==== RAW DATA

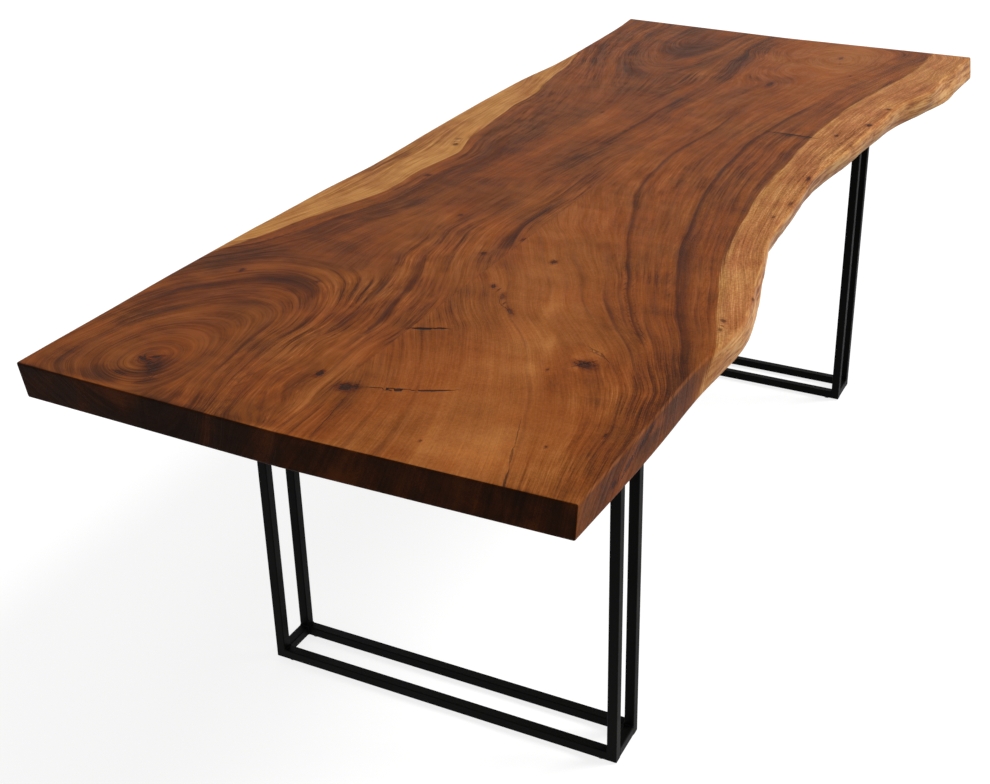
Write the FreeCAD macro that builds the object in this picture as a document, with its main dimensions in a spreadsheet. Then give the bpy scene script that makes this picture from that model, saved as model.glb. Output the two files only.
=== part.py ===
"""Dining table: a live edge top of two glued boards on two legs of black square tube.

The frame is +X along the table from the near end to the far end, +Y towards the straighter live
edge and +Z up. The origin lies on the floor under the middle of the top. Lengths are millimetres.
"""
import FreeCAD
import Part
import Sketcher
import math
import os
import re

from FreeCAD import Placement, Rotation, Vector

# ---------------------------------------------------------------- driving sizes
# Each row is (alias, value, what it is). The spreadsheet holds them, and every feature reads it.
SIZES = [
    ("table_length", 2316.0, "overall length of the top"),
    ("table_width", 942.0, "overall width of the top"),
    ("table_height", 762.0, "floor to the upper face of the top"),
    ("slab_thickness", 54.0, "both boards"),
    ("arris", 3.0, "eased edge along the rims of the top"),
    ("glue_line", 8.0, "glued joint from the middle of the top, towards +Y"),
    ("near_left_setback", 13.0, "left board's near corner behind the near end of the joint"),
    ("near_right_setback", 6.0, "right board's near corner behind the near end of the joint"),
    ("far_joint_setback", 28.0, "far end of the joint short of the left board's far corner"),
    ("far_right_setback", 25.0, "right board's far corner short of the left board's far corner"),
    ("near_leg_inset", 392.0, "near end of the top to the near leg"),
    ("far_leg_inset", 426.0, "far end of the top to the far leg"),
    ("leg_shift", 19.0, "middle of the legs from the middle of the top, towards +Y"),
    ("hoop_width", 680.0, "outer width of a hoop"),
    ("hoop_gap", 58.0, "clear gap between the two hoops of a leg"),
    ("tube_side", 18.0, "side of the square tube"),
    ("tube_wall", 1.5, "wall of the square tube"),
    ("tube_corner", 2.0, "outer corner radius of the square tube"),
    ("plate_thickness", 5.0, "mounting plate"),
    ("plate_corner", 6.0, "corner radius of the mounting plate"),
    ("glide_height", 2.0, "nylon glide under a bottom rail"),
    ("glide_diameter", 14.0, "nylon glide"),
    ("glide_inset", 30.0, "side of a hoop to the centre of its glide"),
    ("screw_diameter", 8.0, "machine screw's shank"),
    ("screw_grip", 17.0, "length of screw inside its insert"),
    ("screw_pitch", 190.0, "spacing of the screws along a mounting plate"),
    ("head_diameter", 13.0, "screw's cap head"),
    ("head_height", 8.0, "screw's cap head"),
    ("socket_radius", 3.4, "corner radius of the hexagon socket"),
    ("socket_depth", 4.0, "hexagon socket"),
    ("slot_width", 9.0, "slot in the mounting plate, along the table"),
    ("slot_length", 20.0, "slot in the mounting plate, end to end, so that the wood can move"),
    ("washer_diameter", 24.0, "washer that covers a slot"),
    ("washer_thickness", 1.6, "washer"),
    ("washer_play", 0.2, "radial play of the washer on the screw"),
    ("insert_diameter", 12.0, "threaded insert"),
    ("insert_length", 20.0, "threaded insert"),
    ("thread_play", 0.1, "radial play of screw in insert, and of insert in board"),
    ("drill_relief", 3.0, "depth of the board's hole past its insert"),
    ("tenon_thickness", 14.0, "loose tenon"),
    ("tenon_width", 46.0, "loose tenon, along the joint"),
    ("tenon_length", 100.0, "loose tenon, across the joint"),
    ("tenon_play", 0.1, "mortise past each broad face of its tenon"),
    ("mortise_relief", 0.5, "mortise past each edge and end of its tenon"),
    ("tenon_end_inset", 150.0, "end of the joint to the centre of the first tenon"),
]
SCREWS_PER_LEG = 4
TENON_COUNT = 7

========
==== RAW DATA

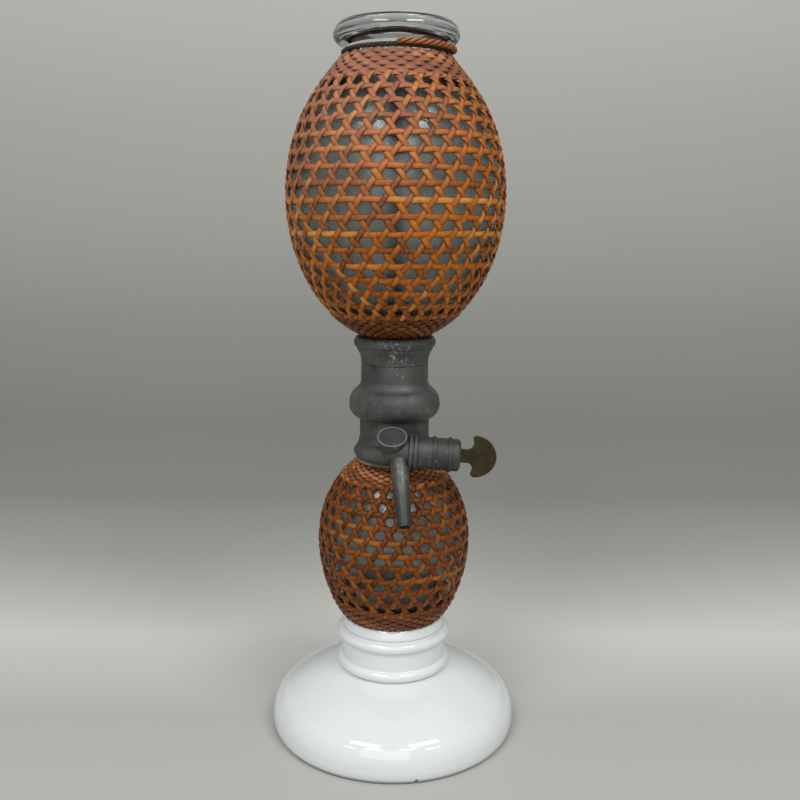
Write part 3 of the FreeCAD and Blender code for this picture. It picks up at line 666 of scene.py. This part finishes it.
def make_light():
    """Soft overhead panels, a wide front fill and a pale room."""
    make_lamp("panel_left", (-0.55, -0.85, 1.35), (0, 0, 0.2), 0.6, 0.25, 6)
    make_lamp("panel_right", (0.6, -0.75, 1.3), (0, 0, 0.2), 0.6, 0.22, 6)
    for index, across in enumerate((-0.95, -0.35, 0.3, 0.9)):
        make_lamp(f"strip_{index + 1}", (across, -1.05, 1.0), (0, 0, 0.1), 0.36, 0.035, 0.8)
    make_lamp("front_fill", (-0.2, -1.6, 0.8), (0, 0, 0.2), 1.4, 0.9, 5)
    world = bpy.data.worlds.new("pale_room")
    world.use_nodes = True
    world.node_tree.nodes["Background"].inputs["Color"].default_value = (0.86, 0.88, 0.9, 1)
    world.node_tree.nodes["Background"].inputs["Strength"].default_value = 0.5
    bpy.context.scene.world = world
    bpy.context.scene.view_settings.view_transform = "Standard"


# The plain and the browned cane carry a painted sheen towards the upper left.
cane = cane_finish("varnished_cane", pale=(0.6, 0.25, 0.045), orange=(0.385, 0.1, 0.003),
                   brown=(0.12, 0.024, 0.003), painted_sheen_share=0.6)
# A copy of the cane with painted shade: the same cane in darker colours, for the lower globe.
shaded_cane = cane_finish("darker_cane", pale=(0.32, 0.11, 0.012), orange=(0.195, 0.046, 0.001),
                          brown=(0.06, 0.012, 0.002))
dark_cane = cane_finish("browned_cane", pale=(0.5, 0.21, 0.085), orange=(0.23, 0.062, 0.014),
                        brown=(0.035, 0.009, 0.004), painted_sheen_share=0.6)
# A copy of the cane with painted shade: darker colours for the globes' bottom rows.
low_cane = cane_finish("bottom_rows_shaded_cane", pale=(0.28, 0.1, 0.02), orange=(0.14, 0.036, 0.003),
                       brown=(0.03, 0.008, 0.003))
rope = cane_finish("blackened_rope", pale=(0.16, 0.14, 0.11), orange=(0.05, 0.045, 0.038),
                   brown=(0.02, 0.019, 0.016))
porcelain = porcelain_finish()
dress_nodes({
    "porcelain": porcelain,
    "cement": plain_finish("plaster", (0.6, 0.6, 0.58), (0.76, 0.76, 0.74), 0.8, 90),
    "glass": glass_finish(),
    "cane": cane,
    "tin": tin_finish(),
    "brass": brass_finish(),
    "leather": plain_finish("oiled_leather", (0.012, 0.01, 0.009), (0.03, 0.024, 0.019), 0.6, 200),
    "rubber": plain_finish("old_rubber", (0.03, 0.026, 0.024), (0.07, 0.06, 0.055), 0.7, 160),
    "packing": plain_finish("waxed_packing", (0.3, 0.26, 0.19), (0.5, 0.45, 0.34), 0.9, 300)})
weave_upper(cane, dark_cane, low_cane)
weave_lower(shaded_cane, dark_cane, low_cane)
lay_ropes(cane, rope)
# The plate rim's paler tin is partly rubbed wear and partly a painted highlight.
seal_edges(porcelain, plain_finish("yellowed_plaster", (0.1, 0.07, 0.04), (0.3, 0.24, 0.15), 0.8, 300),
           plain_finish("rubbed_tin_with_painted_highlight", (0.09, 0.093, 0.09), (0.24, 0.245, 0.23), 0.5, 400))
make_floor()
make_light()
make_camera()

========

GIVEN REQUEST:
Your task is to repeat exactly the lines from the one that contains "Write the FreeCAD" through the one that contains "from FreeCAD import", with both end lines included.

RESPONSE:
Write the FreeCAD macro that builds the object in this picture as a document, with its main dimensions in a spreadsheet. Then give the bpy scene script that makes this picture from that model, saved as model.glb. Output the two files only.
=== part.py ===
"""Dining table: a live edge top of two glued boards on two legs of black square tube.

The frame is +X along the table from the near end to the far end, +Y towards the straighter live
edge and +Z up. The origin lies on the floor under the middle of the top. Lengths are millimetres.
"""
import FreeCAD
import Part
import Sketcher
import math
import os
import re

from FreeCAD import Placement, Rotation, Vector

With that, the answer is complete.